• [Input rows]

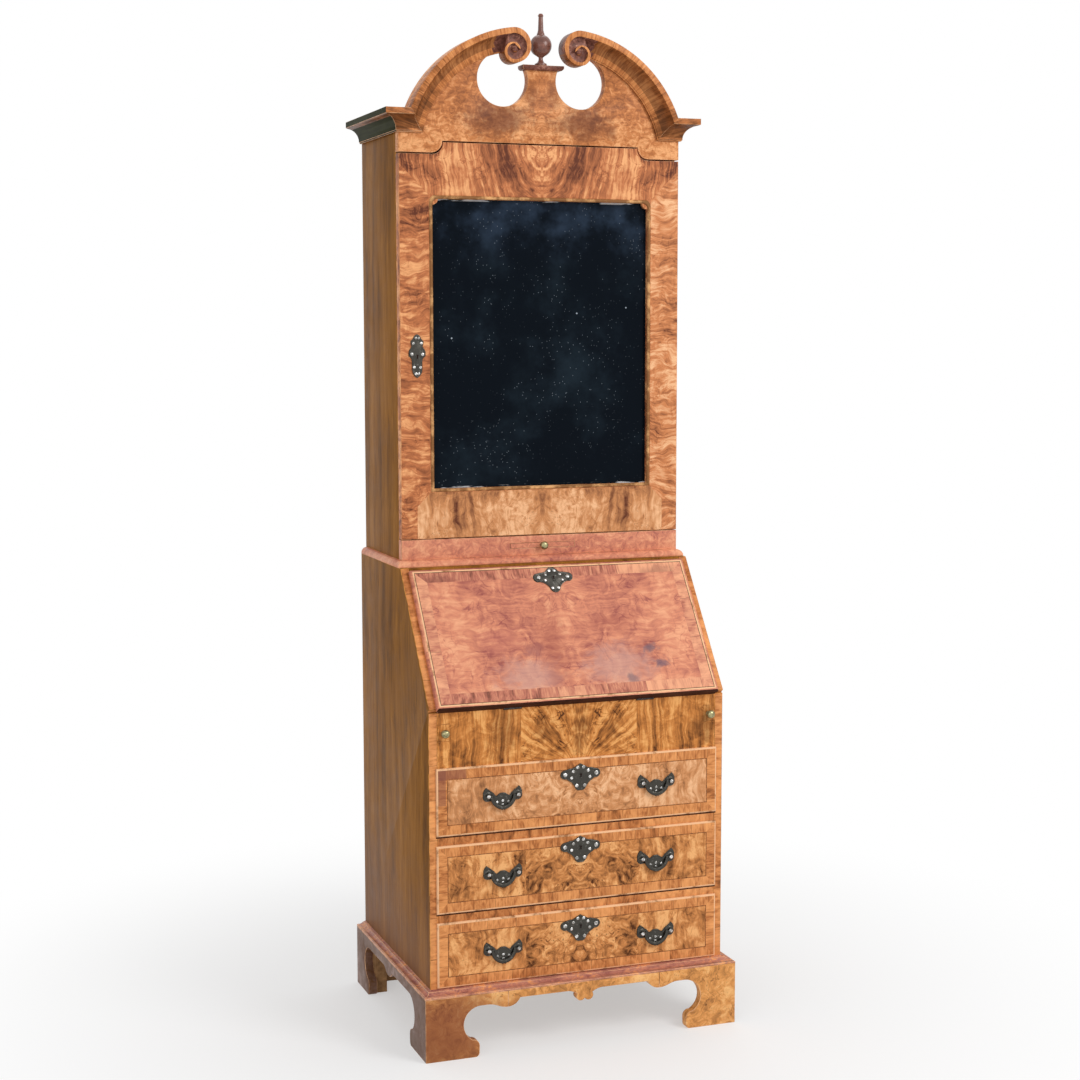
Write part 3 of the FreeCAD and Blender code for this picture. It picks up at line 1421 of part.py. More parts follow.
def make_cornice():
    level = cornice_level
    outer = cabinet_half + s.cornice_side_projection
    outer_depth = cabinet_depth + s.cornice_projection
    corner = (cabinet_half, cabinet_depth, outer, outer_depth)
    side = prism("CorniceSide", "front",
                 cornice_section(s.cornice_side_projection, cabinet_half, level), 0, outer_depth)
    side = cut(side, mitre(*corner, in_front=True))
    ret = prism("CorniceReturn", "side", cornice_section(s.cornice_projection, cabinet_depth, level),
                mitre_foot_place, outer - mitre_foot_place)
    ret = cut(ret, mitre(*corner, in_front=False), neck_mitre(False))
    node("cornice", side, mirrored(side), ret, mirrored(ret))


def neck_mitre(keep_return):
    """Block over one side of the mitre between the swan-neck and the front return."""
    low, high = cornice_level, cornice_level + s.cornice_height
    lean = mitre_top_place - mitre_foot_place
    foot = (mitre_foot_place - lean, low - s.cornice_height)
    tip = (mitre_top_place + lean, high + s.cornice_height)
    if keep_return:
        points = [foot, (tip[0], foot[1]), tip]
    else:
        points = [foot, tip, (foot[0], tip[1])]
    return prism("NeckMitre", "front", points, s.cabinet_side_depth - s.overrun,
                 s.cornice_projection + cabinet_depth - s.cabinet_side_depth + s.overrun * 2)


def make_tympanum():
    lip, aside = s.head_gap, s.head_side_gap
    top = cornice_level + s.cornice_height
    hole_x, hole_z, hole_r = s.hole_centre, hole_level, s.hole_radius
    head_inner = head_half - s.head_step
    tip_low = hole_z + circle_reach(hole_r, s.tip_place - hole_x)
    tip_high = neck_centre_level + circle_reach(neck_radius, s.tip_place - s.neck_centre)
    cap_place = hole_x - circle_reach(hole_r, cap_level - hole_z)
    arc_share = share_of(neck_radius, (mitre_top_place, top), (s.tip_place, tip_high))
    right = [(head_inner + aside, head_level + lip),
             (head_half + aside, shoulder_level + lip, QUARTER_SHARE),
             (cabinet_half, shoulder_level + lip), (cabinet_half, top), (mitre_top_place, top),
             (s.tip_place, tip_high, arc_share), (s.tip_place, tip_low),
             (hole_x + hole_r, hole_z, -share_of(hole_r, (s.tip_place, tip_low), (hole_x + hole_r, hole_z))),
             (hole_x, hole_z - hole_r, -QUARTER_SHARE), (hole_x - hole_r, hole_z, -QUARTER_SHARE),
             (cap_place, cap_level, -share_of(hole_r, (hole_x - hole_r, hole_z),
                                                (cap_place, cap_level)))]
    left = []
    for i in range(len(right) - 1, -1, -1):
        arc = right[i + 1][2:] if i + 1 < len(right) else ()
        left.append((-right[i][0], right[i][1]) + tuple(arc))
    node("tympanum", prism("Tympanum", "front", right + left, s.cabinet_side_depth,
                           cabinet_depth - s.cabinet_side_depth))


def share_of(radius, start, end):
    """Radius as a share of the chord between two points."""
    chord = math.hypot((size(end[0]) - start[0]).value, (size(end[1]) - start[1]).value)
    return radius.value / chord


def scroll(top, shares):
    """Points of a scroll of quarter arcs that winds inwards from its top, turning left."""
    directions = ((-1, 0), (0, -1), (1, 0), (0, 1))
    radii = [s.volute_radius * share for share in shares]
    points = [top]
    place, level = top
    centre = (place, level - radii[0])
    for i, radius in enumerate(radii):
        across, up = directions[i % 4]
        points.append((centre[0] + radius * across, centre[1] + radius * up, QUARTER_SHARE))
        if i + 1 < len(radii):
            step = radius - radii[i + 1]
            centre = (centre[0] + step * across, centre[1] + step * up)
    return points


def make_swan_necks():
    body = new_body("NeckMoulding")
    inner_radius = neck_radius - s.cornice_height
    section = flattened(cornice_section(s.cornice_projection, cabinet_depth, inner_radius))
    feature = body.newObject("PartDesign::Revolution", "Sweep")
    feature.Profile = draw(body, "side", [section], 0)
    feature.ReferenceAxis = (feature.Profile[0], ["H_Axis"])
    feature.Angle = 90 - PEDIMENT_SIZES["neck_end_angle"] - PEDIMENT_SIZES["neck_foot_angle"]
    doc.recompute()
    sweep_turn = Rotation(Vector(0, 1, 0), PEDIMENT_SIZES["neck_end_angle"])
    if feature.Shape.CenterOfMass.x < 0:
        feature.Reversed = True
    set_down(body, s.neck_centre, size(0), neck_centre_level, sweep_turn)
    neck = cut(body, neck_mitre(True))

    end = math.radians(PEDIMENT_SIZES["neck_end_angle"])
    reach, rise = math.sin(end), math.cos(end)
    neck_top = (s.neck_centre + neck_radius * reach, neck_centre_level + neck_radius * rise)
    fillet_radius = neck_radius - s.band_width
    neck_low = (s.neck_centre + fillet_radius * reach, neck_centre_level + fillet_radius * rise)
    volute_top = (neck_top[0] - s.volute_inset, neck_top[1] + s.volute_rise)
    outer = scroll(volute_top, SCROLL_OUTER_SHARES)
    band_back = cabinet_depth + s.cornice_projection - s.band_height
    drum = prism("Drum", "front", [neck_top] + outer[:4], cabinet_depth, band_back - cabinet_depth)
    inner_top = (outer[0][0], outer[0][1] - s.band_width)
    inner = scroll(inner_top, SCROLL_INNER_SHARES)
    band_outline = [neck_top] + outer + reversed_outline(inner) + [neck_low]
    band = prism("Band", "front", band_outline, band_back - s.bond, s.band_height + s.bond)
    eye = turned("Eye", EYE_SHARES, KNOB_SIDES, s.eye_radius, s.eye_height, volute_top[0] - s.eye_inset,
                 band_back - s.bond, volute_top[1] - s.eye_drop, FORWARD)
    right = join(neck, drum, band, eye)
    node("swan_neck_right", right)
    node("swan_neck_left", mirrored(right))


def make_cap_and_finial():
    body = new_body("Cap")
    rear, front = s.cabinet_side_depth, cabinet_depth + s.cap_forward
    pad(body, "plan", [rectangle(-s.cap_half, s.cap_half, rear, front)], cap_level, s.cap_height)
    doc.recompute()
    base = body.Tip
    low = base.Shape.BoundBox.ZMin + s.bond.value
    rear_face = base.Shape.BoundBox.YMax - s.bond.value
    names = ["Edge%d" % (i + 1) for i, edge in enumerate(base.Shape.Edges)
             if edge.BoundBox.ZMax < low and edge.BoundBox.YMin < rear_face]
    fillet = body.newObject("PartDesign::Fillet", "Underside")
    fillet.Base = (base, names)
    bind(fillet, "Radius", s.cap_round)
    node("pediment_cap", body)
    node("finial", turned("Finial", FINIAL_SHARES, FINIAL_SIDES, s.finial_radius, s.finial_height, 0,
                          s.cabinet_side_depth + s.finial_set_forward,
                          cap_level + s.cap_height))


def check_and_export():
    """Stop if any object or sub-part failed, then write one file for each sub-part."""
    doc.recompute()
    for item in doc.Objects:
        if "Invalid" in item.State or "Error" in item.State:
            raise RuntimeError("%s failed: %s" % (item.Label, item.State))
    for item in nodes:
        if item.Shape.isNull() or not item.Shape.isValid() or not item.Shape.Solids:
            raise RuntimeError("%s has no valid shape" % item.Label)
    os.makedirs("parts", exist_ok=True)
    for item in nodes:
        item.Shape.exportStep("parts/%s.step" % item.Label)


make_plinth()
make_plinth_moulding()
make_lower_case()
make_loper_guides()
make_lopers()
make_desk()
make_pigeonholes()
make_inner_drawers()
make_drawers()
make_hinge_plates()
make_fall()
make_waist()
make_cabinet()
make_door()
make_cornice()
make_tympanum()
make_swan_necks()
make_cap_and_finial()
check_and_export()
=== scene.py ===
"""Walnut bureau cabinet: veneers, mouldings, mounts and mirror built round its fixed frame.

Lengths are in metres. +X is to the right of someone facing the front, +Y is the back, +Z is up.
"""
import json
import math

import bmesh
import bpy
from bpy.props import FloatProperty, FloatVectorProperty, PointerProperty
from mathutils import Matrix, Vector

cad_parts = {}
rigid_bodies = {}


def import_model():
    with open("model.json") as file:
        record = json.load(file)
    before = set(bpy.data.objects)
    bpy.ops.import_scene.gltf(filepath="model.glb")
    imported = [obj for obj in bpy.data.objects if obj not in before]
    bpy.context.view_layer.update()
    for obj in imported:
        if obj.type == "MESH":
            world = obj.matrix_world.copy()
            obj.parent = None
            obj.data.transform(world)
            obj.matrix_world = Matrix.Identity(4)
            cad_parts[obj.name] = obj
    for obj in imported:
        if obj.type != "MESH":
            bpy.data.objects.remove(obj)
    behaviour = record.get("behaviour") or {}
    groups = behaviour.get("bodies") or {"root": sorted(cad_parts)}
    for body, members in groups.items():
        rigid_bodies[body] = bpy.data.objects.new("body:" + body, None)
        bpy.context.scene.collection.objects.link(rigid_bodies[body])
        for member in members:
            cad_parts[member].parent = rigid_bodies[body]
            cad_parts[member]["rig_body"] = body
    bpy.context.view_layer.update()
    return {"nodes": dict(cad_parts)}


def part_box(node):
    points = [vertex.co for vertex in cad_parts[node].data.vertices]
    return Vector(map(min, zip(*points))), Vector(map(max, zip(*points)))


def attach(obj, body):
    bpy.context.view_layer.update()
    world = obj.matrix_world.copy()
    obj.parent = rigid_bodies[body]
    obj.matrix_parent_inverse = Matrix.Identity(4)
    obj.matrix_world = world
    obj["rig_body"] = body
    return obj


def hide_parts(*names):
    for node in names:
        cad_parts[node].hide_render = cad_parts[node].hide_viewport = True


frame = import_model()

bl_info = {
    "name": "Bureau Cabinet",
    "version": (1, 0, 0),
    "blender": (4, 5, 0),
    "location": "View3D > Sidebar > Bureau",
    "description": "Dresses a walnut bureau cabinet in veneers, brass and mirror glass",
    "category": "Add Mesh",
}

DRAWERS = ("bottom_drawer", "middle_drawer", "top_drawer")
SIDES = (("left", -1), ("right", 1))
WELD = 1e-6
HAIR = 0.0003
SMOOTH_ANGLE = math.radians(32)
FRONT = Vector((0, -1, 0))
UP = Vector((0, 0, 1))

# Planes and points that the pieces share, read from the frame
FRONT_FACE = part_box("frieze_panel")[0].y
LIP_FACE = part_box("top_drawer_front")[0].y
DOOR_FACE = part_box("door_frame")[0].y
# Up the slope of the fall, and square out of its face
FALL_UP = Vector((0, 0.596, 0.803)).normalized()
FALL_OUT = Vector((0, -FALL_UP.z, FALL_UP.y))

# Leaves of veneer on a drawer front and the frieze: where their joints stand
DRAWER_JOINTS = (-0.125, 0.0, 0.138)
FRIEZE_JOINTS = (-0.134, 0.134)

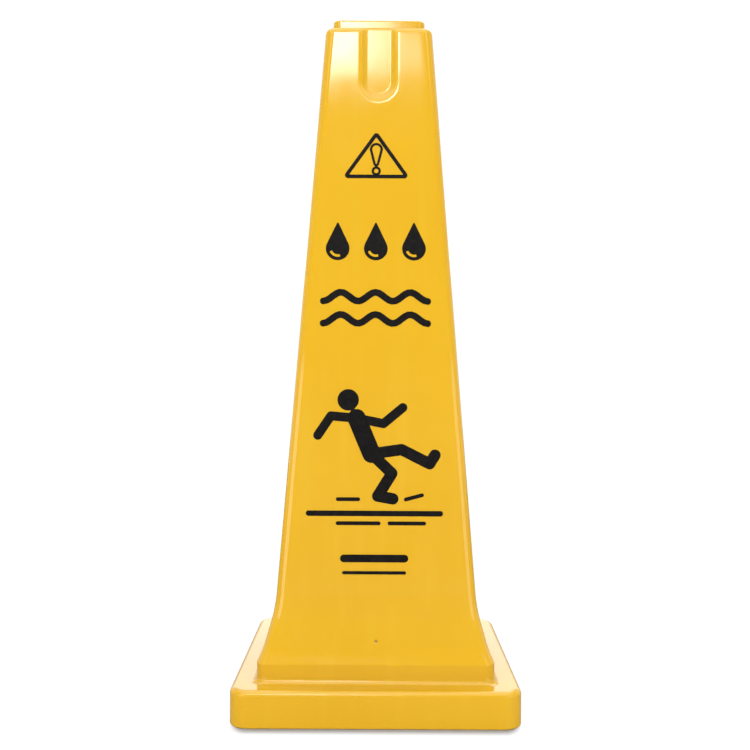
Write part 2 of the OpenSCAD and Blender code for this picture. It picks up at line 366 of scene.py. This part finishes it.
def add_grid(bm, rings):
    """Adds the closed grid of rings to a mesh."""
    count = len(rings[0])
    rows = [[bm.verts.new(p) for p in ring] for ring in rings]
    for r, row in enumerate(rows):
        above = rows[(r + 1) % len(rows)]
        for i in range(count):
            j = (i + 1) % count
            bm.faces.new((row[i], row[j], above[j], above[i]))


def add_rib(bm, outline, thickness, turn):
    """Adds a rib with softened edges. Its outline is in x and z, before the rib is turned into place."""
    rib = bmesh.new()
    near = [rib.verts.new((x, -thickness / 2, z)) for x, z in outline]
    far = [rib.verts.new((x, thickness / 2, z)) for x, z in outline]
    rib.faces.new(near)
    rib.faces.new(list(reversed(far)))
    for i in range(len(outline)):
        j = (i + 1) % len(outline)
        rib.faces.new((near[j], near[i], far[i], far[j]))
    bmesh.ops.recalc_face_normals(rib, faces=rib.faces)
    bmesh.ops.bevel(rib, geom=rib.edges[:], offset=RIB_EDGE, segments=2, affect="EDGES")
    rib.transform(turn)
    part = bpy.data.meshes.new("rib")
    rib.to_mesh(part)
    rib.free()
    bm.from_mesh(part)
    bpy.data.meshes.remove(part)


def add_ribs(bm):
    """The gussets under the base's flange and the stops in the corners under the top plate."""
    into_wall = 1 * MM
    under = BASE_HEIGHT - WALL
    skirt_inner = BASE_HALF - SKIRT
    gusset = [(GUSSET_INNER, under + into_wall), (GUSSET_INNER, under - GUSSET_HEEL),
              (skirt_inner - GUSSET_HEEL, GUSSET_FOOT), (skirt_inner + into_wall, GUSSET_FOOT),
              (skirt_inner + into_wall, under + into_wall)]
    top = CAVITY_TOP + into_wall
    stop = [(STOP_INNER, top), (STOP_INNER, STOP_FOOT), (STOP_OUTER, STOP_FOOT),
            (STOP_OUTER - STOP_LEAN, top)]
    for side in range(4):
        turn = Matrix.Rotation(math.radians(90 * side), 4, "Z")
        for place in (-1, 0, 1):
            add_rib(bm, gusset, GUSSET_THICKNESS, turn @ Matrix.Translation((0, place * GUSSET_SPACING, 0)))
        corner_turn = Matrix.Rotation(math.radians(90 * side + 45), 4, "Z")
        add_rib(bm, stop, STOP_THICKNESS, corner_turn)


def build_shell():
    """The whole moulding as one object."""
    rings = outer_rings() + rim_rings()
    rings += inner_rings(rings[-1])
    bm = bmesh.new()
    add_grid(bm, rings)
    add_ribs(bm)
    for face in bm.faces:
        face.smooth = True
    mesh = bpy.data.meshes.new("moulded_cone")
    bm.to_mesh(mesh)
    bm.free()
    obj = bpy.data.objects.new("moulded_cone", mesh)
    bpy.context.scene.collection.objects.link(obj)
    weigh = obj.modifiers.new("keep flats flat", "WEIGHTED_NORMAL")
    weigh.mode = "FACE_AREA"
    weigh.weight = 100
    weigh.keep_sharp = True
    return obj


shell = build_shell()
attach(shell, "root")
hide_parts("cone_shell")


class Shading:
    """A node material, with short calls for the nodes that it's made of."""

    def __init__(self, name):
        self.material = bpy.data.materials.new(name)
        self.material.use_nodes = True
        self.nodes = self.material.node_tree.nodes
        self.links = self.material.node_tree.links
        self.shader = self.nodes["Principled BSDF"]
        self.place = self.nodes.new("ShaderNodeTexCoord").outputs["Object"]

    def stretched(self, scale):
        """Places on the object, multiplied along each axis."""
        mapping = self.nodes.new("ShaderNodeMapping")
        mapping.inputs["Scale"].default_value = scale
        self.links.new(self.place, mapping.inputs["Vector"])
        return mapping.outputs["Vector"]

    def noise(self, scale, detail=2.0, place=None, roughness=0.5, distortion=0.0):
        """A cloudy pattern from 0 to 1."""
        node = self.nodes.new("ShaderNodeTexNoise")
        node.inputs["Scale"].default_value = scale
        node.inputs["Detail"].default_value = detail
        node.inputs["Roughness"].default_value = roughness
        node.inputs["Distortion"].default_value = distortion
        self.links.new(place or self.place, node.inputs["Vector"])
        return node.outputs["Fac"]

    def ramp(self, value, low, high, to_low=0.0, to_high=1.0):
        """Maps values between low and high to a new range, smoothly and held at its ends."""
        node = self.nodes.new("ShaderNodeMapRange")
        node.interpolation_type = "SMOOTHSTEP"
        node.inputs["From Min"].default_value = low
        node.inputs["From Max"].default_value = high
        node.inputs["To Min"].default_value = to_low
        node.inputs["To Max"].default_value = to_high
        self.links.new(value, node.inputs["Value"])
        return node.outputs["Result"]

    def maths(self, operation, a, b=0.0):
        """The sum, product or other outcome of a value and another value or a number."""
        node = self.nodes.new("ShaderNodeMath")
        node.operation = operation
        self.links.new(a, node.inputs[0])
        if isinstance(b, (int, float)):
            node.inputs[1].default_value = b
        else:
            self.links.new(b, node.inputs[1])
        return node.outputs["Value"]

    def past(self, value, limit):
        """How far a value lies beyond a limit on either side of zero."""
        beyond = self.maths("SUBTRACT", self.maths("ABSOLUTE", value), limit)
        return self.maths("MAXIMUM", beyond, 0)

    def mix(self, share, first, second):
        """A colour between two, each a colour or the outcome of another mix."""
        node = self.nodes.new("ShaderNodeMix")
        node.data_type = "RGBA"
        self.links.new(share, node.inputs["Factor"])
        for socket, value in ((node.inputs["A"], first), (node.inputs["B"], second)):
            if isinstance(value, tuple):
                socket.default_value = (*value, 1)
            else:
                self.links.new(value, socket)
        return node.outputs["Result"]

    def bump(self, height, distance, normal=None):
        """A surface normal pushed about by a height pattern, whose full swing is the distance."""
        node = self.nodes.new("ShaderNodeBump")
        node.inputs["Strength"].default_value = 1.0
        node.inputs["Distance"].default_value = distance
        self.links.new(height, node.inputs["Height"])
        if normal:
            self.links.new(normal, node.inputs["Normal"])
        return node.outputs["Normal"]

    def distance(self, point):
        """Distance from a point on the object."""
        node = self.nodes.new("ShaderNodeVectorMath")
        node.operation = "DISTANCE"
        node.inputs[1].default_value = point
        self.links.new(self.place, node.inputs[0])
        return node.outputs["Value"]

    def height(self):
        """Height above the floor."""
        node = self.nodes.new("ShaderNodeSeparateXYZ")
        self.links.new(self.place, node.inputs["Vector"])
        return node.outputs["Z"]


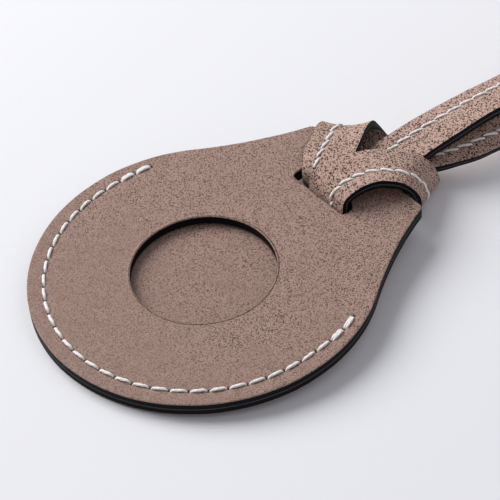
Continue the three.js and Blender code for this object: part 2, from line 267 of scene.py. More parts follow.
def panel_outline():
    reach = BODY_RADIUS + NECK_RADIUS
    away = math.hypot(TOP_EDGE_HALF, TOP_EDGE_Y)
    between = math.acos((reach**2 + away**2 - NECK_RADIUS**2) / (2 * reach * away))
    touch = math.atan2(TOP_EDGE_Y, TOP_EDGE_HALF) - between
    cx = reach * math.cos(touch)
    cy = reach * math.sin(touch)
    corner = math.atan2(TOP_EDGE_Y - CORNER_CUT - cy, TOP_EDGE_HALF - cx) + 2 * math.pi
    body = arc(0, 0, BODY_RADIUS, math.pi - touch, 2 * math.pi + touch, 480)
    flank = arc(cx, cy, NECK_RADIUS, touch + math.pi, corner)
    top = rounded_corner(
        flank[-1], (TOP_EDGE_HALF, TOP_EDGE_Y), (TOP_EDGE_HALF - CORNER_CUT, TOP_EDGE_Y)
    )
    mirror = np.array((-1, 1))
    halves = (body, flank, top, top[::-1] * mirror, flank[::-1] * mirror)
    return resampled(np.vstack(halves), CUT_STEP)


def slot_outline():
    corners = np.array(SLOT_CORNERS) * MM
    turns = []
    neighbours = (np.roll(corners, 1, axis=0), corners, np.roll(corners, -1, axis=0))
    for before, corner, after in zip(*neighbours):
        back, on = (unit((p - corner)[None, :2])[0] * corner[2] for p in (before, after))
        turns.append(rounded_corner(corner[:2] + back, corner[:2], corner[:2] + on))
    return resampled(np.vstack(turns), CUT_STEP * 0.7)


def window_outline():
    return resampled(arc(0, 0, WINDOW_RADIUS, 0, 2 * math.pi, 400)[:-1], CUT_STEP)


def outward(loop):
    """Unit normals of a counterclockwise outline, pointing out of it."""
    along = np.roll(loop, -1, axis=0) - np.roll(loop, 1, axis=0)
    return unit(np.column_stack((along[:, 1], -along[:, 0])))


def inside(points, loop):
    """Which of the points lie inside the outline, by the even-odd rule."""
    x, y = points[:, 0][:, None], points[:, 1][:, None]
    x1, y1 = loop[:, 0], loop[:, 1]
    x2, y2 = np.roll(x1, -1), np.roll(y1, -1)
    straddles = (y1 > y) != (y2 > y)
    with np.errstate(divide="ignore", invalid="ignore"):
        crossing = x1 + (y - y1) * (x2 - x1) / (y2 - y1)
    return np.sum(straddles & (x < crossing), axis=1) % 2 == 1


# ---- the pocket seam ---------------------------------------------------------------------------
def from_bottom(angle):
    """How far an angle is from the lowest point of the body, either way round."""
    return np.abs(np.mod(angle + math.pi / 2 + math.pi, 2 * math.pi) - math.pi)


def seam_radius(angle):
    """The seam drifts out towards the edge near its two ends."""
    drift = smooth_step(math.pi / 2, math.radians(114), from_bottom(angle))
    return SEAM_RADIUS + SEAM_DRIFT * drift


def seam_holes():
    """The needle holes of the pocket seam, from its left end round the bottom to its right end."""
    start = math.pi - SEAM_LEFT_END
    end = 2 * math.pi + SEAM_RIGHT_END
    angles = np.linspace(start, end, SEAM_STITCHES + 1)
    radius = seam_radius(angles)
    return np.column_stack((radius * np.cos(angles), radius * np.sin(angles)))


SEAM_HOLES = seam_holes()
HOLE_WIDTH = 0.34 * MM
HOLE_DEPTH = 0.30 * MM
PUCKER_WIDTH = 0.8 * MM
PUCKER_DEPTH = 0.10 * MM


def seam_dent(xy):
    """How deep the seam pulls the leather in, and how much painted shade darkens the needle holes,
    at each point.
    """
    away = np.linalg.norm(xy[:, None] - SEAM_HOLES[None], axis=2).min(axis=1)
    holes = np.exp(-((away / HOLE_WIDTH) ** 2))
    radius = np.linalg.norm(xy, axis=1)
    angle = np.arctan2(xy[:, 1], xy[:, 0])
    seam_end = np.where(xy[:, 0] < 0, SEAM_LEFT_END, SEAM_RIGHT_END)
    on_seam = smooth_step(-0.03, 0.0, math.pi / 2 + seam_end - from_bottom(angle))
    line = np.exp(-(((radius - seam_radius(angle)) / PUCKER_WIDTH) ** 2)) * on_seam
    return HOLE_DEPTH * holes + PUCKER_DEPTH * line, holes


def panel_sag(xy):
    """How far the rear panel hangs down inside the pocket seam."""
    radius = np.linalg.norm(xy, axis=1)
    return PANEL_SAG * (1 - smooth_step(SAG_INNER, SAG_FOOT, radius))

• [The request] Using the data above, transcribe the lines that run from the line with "make_plinth()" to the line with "obj.parent = None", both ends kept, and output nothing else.

• [Solution for this task]
make_plinth()
make_plinth_moulding()
make_lower_case()
make_loper_guides()
make_lopers()
make_desk()
make_pigeonholes()
make_inner_drawers()
make_drawers()
make_hinge_plates()
make_fall()
make_waist()
make_cabinet()
make_door()
make_cornice()
make_tympanum()
make_swan_necks()
make_cap_and_finial()
check_and_export()
=== scene.py ===
"""Walnut bureau cabinet: veneers, mouldings, mounts and mirror built round its fixed frame.

Lengths are in metres. +X is to the right of someone facing the front, +Y is the back, +Z is up.
"""
import json
import math

import bmesh
import bpy
from bpy.props import FloatProperty, FloatVectorProperty, PointerProperty
from mathutils import Matrix, Vector

cad_parts = {}
rigid_bodies = {}


def import_model():
    with open("model.json") as file:
        record = json.load(file)
    before = set(bpy.data.objects)
    bpy.ops.import_scene.gltf(filepath="model.glb")
    imported = [obj for obj in bpy.data.objects if obj not in before]
    bpy.context.view_layer.update()
    for obj in imported:
        if obj.type == "MESH":
            world = obj.matrix_world.copy()
            obj.parent = None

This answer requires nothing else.